Additionally, it may be possible to get a signal from the RF modulator inside the ZX Spectrum, which tunes to U.K. UHF channel 35.  The frequency range covered is 582-590MHz.  In the U.S., this lies between UHF channel 32 (578-584MHz) and 33 (584MHz-590MHz).  A TV with a dial or push button knobs is not likely to be able to tune to the right frequency.  You might get a fuzzy signal full of static and white noise.  Because this TV has a tuning dial, a more fine tuning may get a signal.  However, I am skeptical because U.K. channels require 8MHz of bandwidth while U.S. channels only require 6MHz.  In any event, the decoded signal would be B&W anyway.

What I did not know when I bought this TV from an estate sale was its origin.  The brand "Realistic" meant nothing to me, nor did the name "Portavision."  Hundreds of companies sold TVs over the years.  A Google search indicated that this TV was sold by Radio Shack.  RS sold many consumer electronics under its Realistic brand.  The Portavision was advertised in its Radio Shack catalogs alongside Tandy computers.  It was released in 1985 for $319.95, a pretty decent price for a portable color TV.  The 1985 Radio Shack General Catalog has a listing for it on page 104 and they specifically indicate that it can be used for as a computer video monitor or to function with a VCR.

Let me conclude with the following photograph :

Who needs an SX-64 when you have this!


  1. This comment has been removed by a blog administrator.

  2. I have a Portavision color 5" with AM/FM Model 16-105. TV doesn't work, but the radio has a great sound.
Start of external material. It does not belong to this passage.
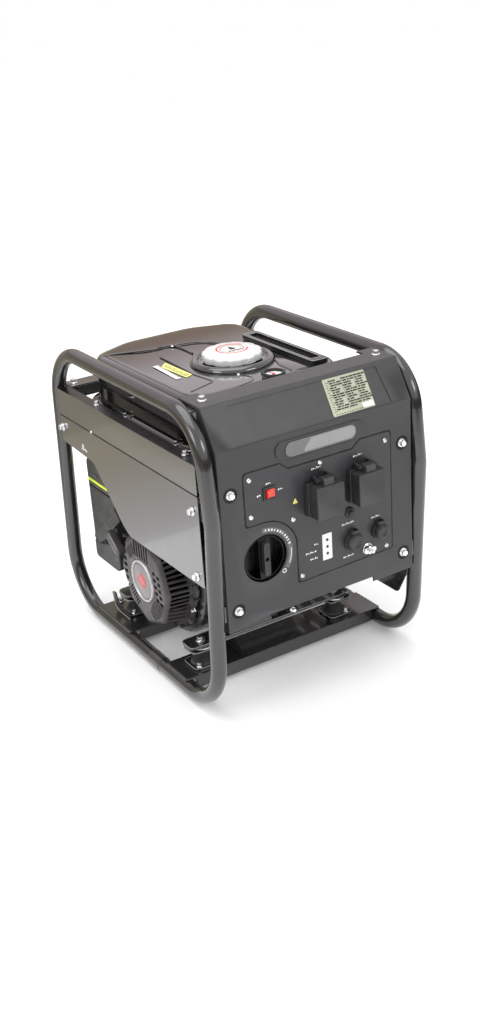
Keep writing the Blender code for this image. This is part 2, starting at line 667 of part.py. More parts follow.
def build_engine(cast, black, dark, gloss, steel, hot):
    case_outline = filleted(
        ((188, 50), (322, 50), (324, 150), (300, 212), (232, 226), (188, 196)), (14, 14, 10, 20, 30, 20), 30
    )
    case = part("crankcase", engine_side(case_outline, CASE_X0, CASE_X1), cast)
    barrel = engine_side(finned(55, 152, 40, 54, 9.5, 3), -41, 48)
    joined(case, barrel)
    crank = (CRANK_Y, CRANK_Z)
    crank_bore = rod("x", crank, 10.8, CASE_X0 - 5, CASE_X0 + 22, 24)
    cut(case, crank_bore, rod("x", DIPSTICK, 3.6, 40, CASE_X1 + 5, 16))

    part("cylinder_head", engine_side(finned(152.5, 178, 38, 52, 9, 3), -42, 47), cast)
    dome = ((178.5, -36), (196, -32), (200, -24), (200, 24), (196, 32), (178.5, 36))
    cover = [tilted(along, across) for along, across in dome]
    part("valve_cover", engine_side(cover, -36, 41), black, soften=3)
    plug = rod("z", (0, 0), 8.5, 52.5, 84, 18)
    plug.transform(Matrix.Rotation(CYLINDER_TILT, 4, "X"))
    plug.transform(Matrix.Translation((22, *tilted(165, 0))))
    part("spark_plug_cap", plug, dark)

    carb = part("carburettor", rod("x", (404, 222), 18, -74.6, -42.4, 24), cast)
    joined(carb, rod("z", (-58, 404), 15, 176, 215, 24))

    route = ((-58, 300, 351.6), (-58, 302, 335), (-58, 320, 310))
    route += ((-58, 360, 295), (-58, 395, 278), (-58, 404, 241))
    hose = swept(smooth_route(route, 14), 4.0, 8, Vector((1, 0, 0)), False)
    part("fuel_hose", hose, dark)

    face = CASE_X1 + GAP
    dip = [(0, CASE_X1 + 14), (9, CASE_X1 + 14), (11, CASE_X1 + 11), (11, face), (3, face), (3, 48), (0, 48)]
    part("oil_dipstick", turned(dip, "x", DIPSTICK, 20), dark, (CASE_X1, *DIPSTICK))

    build_starter(crank, dark, steel, black, gloss)
    build_air_cleaner(black, dark)

    box = rounded_rectangle(84, 148, 345, 452, 22)
    muffler = part("muffler", prism(box, "z", 188, 296), hot, soften=3)
    pipe = rod("x", (404, 222), 11, 47.6, 90, 20)
    outlet = rod("y", (116, 262), 12, 440, 476, 20)
    joined(muffler, pipe, outlet)
    cut(muffler, rod("y", (116, 262), 9.5, 446, 480, 20))


def smooth_route(points, count):
    """Points along a smooth curve through these."""
    knots = [Vector(p) for p in points]
    knots = [2 * knots[0] - knots[1], *knots, 2 * knots[-1] - knots[-2]]
    spans = len(points) - 1
    result = []
    for i in range(count + 1):
        at = min(i * spans / count, spans - 1e-9)
        k, t = int(at), at - int(at)
        a, b, c, d = knots[k : k + 4]
        square, cube = a * 2 - b * 5 + c * 4 - d, b * 3 - a - c * 3 + d
        curve = (b * 2 + (c - a) * t + square * t**2 + cube * t**3) / 2
        result.append(tuple(curve))
    return result


def octagon(angle):
    """How far an eight-sided outline with cut corners reaches, as a share of its corner radius."""
    sector = math.pi / 4
    off = (angle % sector) - sector / 2
    return min(0.985, math.cos(sector / 2) / math.cos(off))


def build_starter(crank, dark, steel, black, gloss):
    """Recoil starter, blower housing, flywheel with its magnets and fan, stator and crankshaft."""
    shell = [
        (0, RECOIL_FACE), (72, RECOIL_FACE), (79, RECOIL_FACE + 6), (85, -134), (94, -134), (94, -128),
        (81, -128), (75.5, RECOIL_FACE + 9), (69, RECOIL_FACE + 3.5), (5.6, RECOIL_FACE + 3.5),
        (5.6, -148), (0, -148),
    ]
    housing = part("recoil_housing", turned(shell, "x", crank, 32, octagon), dark)
    slots = []
    for i in range(20):
        angle = math.tau * i / 20
        if abs(math.degrees(angle) - 24) < 14:
            continue
        slot = block(RECOIL_FACE + 13, -139, 70, 92, -2.6, 2.6)
        slot.transform(Matrix.Rotation(angle, 4, "X"))
        slots.append(slot)
    for i in range(12):
        angle = math.tau * (i + 0.5) / 12
        slot = block(RECOIL_FACE - 4, RECOIL_FACE + 7, 39, 66, -2.8, 2.8)
        slot.transform(Matrix.Rotation(angle, 4, "X"))
        slots.append(slot)
    for slot in slots:
        slot.transform(Matrix.Translation((0, *crank)))
    cut(housing, merged(*slots))
    guide = block(-160, -150, 316, GRIP_Y + 9, GRIP_Z - 8, GRIP_Z + 8)
    joined(housing, guide)
    cut(housing, rod("x", (GRIP_Y, GRIP_Z), 4.2, -170, -140, 16))
    back = RECOIL_FACE - GAP
    emblem = [(0, RECOIL_FACE - 3), (28, RECOIL_FACE - 3), (31, RECOIL_FACE - 1.5), (31, back), (0, back)]
    part("recoil_emblem", turned(emblem, "x", crank, 32), steel)

    pulley = [(6, -170), (52, -170), (52, -167), (44, -163), (44, -159), (52, -155), (52, -152), (6, -152)]
    part("recoil_pulley", turned(pulley, "x", crank, 24), dark, (-160, *crank))
    grip = prism(rounded_rectangle(-24, 24, -7, 7, 6.5), "x", -184, -170)
    grip.transform(Matrix.Rotation(GRIP_TILT, 4, "X"))
    grip.transform(Matrix.Translation((0, GRIP_Y, GRIP_Z)))
    handle = part("recoil_grip", grip, dark, (-170, GRIP_Y, GRIP_Z), soften=2)
    ferrule = [(0, -172), (7, -172), (4, -163), (3.6, -151), (0, -151)]
    joined(handle, turned(ferrule, "x", (GRIP_Y, GRIP_Z), 16))

    drum = [
        (70, BLOWER_X0), (BLOWER_R - 6, BLOWER_X0), (BLOWER_R, BLOWER_X0 + 6), (BLOWER_R, -92),
        (BLOWER_R - 4, -90), (BLOWER_R - 4, -82), (BLOWER_R, -80), (BLOWER_R, BLOWER_X1),
        (BLOWER_R - 7, BLOWER_X1), (BLOWER_R - 7, BLOWER_X0 + 6), (BLOWER_R - 9, BLOWER_X0 + 3.2),
        (70, BLOWER_X0 + 3.2),
    ]
    blower = part("blower_housing", turned(drum, "x", crank, 32), black)
    cut(blower, block(-112, -60, 320, 372, 130, 200))

    shaft = [(0, -143), (10, -143), (10, CASE_X0 + 18), (0, CASE_X0 + 18)]
    part("crankshaft", turned(shaft, "x", crank, 24), steel, (-100, *crank))
    wheel = [
        (10.3, -122), (26, -122), (26, -110), (82, -110), (88, -106), (88, -68), (81.5, -68),
        (81.5, -104), (24, -104), (24, -100.6), (10.3, -100.6),
    ]
    rotor = part("flywheel_rotor", turned(wheel, "x", crank, 24), cast_grey(), (-100, *crank))
    for i in range(8):
        blade = block(-121.5, -109, 40, 84, -1.6, 1.6)
        blade.transform(Matrix.Rotation(math.tau * i / 8, 4, "X"))
        blade.transform(Matrix.Translation((0, *crank)))
        joined(rotor, blade)
    stator = [(16, -99), (78, -99), (78, -76), (38, -76), (38, CASE_X0 - GAP), (16, CASE_X0 - GAP)]
    part("alternator_stator", turned(stator, "x", crank, 24), copper())


def cast_grey():
    return material("cast_iron_grey", (0.22, 0.22, 0.23), 0.5, 0.8)


def copper():
    return material("copper_windings", (0.45, 0.2, 0.08), 0.4, 0.8)


def build_air_cleaner(black, dark):
    outline = filleted(
        ((357, 107), (449, 107), (449, 292), (332, 292), (332, 256), (357, 236)), (14, 8, 12, 8, 4, 10), 30
    )
    part("air_cleaner_base", engine_side(outline, -97.5, -75), black)
    cover = part("air_cleaner_cover", engine_side(outline, -165, -98), black, soften=3)
    inset = [(y + (4 if y < 400 else -4), z + (4 if z < 200 else -4)) for y, z in outline]
    cut(cover, engine_side(inset, -161, -90))
    clip = filleted(((451, 158), (454.5, 158), (454.5, 188), (451, 188)), (0, 1.2, 1.2, 0), 30)
    latch = part("air_cover_clip", prism(clip, "x", -128, -88), dark, (-88, 450, 173))
    joined(latch, block(-131, -126, 450.2, 456.5, 160, 186))


def build_inverter(aluminium):
    fins = [(52, 172), (96, 172)]
    z = 178.0
    while z < 328:
        fins += [(96, z), (112, z), (112, z + 3), (96, z + 3)]
        z += 12
    fins += [(96, 334), (52, 334)]
    part("inverter_module", prism(fins, "x", -55, 125), aluminium)


def build():
    clear_scene()
    frame_black = material("frame_black", (0.012, 0.012, 0.013), 0.25)
    sheet_black = material("sheet_black", (0.014, 0.014, 0.015), 0.16)
    cover_plastic = material("cover_plastic", (0.035, 0.035, 0.038), 0.38)
    dark_plastic = material("dark_plastic", (0.014, 0.014, 0.015), 0.45)
    tank_gloss = material("tank_gloss", (0.008, 0.008, 0.009), 0.08)
    rubber = material("rubber", (0.02, 0.02, 0.02), 0.85)
    label = material("label_light", (0.62, 0.66, 0.55), 0.4)
    badge_grey = material("badge_grey", (0.2, 0.2, 0.22), 0.35)
    rocker_red = material("rocker_red", (0.6, 0.02, 0.02), 0.35)
    chrome = material("chrome", (0.85, 0.85, 0.86), 0.12, 1.0)
    steel = material("steel", (0.55, 0.55, 0.56), 0.3, 1.0)
    cast = material("cast_aluminium", (0.3, 0.3, 0.31), 0.5, 0.9)
    hot = material("muffler_steel", (0.1, 0.1, 0.1), 0.55, 0.7)

    build_frame(frame_black, rubber)
    build_side_panels(sheet_black)
    build_cover(cover_plastic)
    build_panel(cover_plastic, dark_plastic, label, badge_grey, rocker_red, chrome)
    build_knob(dark_plastic)
    build_tank(tank_gloss, dark_plastic, chrome, label)
    build_engine(cast, frame_black, dark_plastic, tank_gloss, steel, hot)
    build_inverter(cast)


build()
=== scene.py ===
"""The looks of the open-frame inverter generator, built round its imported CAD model.

Sizes are millimetres in the code. X is right as seen from the control panel, Y runs back from the
face of the front cover, and Z is up from the floor.
"""

import json
import math

import bmesh
import bpy
from mathutils import Matrix, Vector


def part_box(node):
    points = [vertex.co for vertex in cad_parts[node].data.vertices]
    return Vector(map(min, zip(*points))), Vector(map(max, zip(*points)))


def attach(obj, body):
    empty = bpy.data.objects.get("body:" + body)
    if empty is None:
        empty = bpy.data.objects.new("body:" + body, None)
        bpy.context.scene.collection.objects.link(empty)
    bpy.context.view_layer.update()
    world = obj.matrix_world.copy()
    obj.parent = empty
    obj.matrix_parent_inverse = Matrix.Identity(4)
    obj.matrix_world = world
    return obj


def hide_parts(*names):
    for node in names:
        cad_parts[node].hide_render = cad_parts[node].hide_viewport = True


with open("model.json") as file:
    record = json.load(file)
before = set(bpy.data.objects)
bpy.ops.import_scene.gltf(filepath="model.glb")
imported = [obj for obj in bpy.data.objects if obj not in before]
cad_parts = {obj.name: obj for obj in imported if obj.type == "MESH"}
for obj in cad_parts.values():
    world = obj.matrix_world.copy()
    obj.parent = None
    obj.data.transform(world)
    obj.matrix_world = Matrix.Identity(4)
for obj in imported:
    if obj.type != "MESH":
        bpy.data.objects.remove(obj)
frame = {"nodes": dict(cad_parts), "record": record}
NODES = frame["nodes"]
SLOTS = {entry["node"]: entry["material_slot"] for entry in frame["record"]["subparts"]}
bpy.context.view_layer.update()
MM = 0.001
BADGE_PROUD = 2.6
FACE_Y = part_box("front_cover")[0][1] / MM + BADGE_PROUD

COVER_BEND, COVER_TOP, CREASE_Y = 430.0, 488.0, 34.0
KNOB_X, KNOB_Z = -99.6, 252.3
CRANK_Y, CRANK_Z = 248.0, 142.0
CAP_X, CAP_Y = 0.0, 222.0
GAUGE_X, GAUGE_Y = 6.0, 116.0
TANK_TOP = 474.0
TANK_CORNERS = ((-148, 96), (128, 96), (128, 418), (52, 456), (-72, 456), (-148, 418))
TANK_ROUNDING = (48, 48, 40, 70, 70, 40)
TUBE_R, LOOP_X = 12.0, 182.0
GRIP_Y, GRIP_Z = 340.0, 175.0
PANEL_FACE = -0.6
KNOB_R = 35.6
AC_CENTRES = ((-3.0, 324.5), (71.5, 324.5))
DC_CENTRES = ((53.5, 233.0, 14.0), (102.7, 236.0, 12.0))
ROCKER, BREAKER, EARTH = (-87.0, 351.0), (49.5, 281.0), (80.4, 211.8)
PANEL_SCREWS = (
    (-119.5, 378.4), (-120.1, 322.3), (-50, 298.8), (0.6, 372.9), (117.3, 376.6), (116.7, 205.8), (-39, 204.7),
)
CYLINDER_TILT = 25
SHARP_ANGLE = math.radians(32)


# Materials


def nodes_of(name):
    made = bpy.data.materials.new(name)
    made.use_nodes = True
    tree = made.node_tree
    return made, tree, tree.nodes["Principled BSDF"]


def noise(tree, vector, scale, detail=2.0, stretch=None):
    """A noise texture on the piece's own position, in metres."""
    if stretch:
        mapping = tree.nodes.new("ShaderNodeMapping")
        mapping.inputs["Scale"].default_value = stretch
        tree.links.new(vector, mapping.inputs["Vector"])
        vector = mapping.outputs["Vector"]
    texture = tree.nodes.new("ShaderNodeTexNoise")
    texture.inputs["Scale"].default_value = scale
    texture.inputs["Detail"].default_value = detail
    tree.links.new(vector, texture.inputs["Vector"])
    return texture.outputs["Fac"]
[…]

I bought it in the early 80's--expensive then. Today, sadly, it will be dropped off at an E-waste recycling event in my hometown, along with my late dad's Signature 19" TV from the 90's, also non-functioning.

  3. Alguien sabrá por qué no enciende mi tv?

  4. Correction : NTSC video uses 262.5 scanlines per FIELD (half a frame). 525 lines per frame. Only 486 is used for visible content.

  5. Also most consoles of 1970s through 1990s output half the NTSC image. So instead of 480 visible lines it would be 240 visible (sometimes less).

    A few advanced consoles could do the full 480 scanlines but then the game image would flicker, due to interlace effect. Not attractive.

    1. Home computers and video game consoles only displayed half the vertical resolution of a standard NTSC image but were able to display at a true 60 frames per second.
      SNES and Genesis could display true interlaced signals, but they were seldom used because of flicker and performance issues.